Good for the scene
Charlie Redd spreads love through music.
For 20 years, bass player, singer and bandleader Charlie Redd has called himself a Tulsan. But Redd brings the “flava” of his past homes — San Antonio and Austin, Texas; Japan; Hong Kong; and his birthplace, Los Angeles — to the music he makes in Oklahoma and beyond.
Though he recently provided background vocals to greats including Jimmy Vaughan, Charlie Sexton and Robert Plant, even participating in a superband of legends at the most recent Austin Music Awards, Redd might be most well-known in Tulsa for his funk-pop band Full Flava Kings.
The band’s lead singer and bassist, Redd describes his music career as a sequence of opportunities. From joining the Tulsa-based band Freak Show in the 1990s, which first moved him to Oklahoma, and then hitting the road with Vaughan and Eric Clapton, he now travels in stints with Full Flava Kings.
“My music is inspired by everything I hear,” Redd says. “The Beatles; Earth, Wind and Fire; Stevie Wonder; Prince; Jimi Hendrix at the top of the list of artists. Gospel, jazz, blues, rock ’n’ roll, classical, reggae. So many different influences.”
Redd has quietly done much for the local music community; not only by entertaining locals and creating amazing dance floors for audiences, but also by engaging local musicians and providing them a much-needed stepping stone. For example, Branjae Jackson of Branjae and the Filthy Animals and Count Tutu launched into the Tulsa music scene in recent years after honing her skills with Full Flava Kings.
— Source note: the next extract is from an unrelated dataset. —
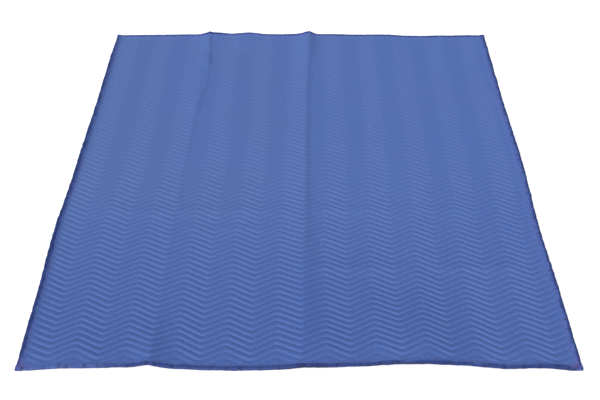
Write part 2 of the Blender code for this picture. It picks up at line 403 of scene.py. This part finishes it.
def quiltedClothMaterial():
    # matt and slightly mottled, with a faint lighter bloom where fibres stand up
    material, tree = newMaterial("polyester cotton cloth, plain woven")
    coords = addNode(tree, "ShaderNodeTexCoord").outputs["Object"]
    tone = addNode(tree, "ShaderNodeVertexColor", layer_name="tone").outputs["Color"]
    tones = addNode(tree, "ShaderNodeSeparateColor", links={"Color": tone})
    colour = mixColour(tree, tones.outputs["Red"], toLinear(clothLook["base"]),
                       toLinear(clothLook["faded"]))
    # painted shade, darker toward the front
    colour = mixColour(tree, tones.outputs["Green"], colour, toLinear(clothLook["frontShade"]))
    # painted shade on every other leg of the zigzag
    colour = mixColour(tree, tones.outputs["Blue"], colour, toLinear(clothLook["legShadeTint"]), "MULTIPLY")
    mottle = addNode(tree, "ShaderNodeTexNoise",
                     {"Scale": 1 / clothLook["mottle"], "Detail": 2.0, "Roughness": 0.6},
                     {"Vector": coords})
    shade = addNode(tree, "ShaderNodeMapRange",
                    {"From Min": 0.3, "From Max": 0.7, "To Min": 0.95, "To Max": 1.05},
                    {"Value": mottle.outputs["Fac"]})
    colour = mixColour(tree, 1.0, colour, shade.outputs["Result"], "MULTIPLY")
    flecks = addNode(tree, "ShaderNodeTexNoise", {"Scale": 1 / clothLook["lintSize"], "Detail": 1.0},
                     {"Vector": coords})
    lint = addNode(tree, "ShaderNodeMapRange",
                   {"From Min": 0.70, "From Max": 0.78, "To Min": 0.0, "To Max": 0.5},
                   {"Value": flecks.outputs["Fac"]})
    colour = mixColour(tree, lint.outputs["Result"], colour, toLinear(clothLook["lint"]))
    yarns = {"Scale": waveScale(clothLook["yarn"]), "Distortion": 0.6}
    warp = addNode(tree, "ShaderNodeTexWave", yarns, {"Vector": coords}, bands_direction="X")
    weft = addNode(tree, "ShaderNodeTexWave", yarns, {"Vector": coords}, bands_direction="Y")
    weave = addNode(tree, "ShaderNodeMath", links={0: warp.outputs["Fac"], 1: weft.outputs["Fac"]},
                    operation="MULTIPLY")
    wrinkles = addNode(tree, "ShaderNodeTexNoise",
                       {"Scale": 1 / clothLook["wrinkle"], "Detail": 3.0, "Roughness": 0.55},
                       {"Vector": coords})
    relief = addNode(tree, "ShaderNodeBump", {"Strength": 0.5, "Distance": 0.0014},
                     {"Height": wrinkles.outputs["Fac"]})
    relief = addNode(tree, "ShaderNodeBump", {"Strength": 0.25, "Distance": 0.0003},
                     {"Height": weave.outputs["Value"], "Normal": relief.outputs["Normal"]})
    shader = addNode(tree, "ShaderNodeBsdfPrincipled",
                     {"Roughness": clothLook["roughness"], "Sheen Weight": clothLook["sheen"],
                      "Sheen Roughness": 0.45, "Sheen Tint": toLinear(clothLook["sheenTint"]),
                      "Specular IOR Level": 0.3},
                     {"Base Color": colour, "Normal": relief.outputs["Normal"]})
    addNode(tree, "ShaderNodeOutputMaterial", links={"Surface": shader.outputs["BSDF"]})
    return material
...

“Full Flava is not just Kings. It’s also Queens,” Redd says. “A lot of people have come in this band as protégés, then gone on to have their own success. Some major success.
“It’s almost like an institution. (Musicians) learn how to run the business. (I) always share any information I can.”
One lesson he hopes to impart is the importance of musical themes. “I would like to encourage new artists, especially in the hip-hop genre, to focus on more positive, inspiring and encouraging messages. Take responsibility for what you’re writing and sending out to the world.”
Singer/songwriter Ellicott debuted her original album, “Lonesome Goldmine,” released on Tulsa-based label Unknown Tone Records, on Sept. 18. A departure from her jazz roots, it features eight songs — dark, layered vignettes with mesmerizing melodies.
Exploring lyrical topics that dive into self-reflection with instrumentations as complex as the subject matter, the sound weaves together piano, upright bass, ukulele, accordion and percussion with found sounds, field recordings and tape loops. Visit unknowntonerecords.bandcamp.com.
“Sounds of Solitude: Cybertech Dreaming”
James is a multi-instrumentalist who creates soulful, complex original works in Tulsa. On May 24, he self-released his latest album, an electronica-heavy sequel to his 2015 release, “Sounds of Solitude.” His sound — which features a variety of acoustic and electronic instruments — harkens to bands such as Plaid or Telefon Tel Aviv, while complex layered time signatures, Rhodes piano and blended synth have the jazz fusion qualities of Bernie Worrell, Weather Report, Flying Lotus and Thundercat. Visit mistermjii.com.
Editor’s note: The writer’s husband, Mark Kuykendall, produced Ellicott’s album.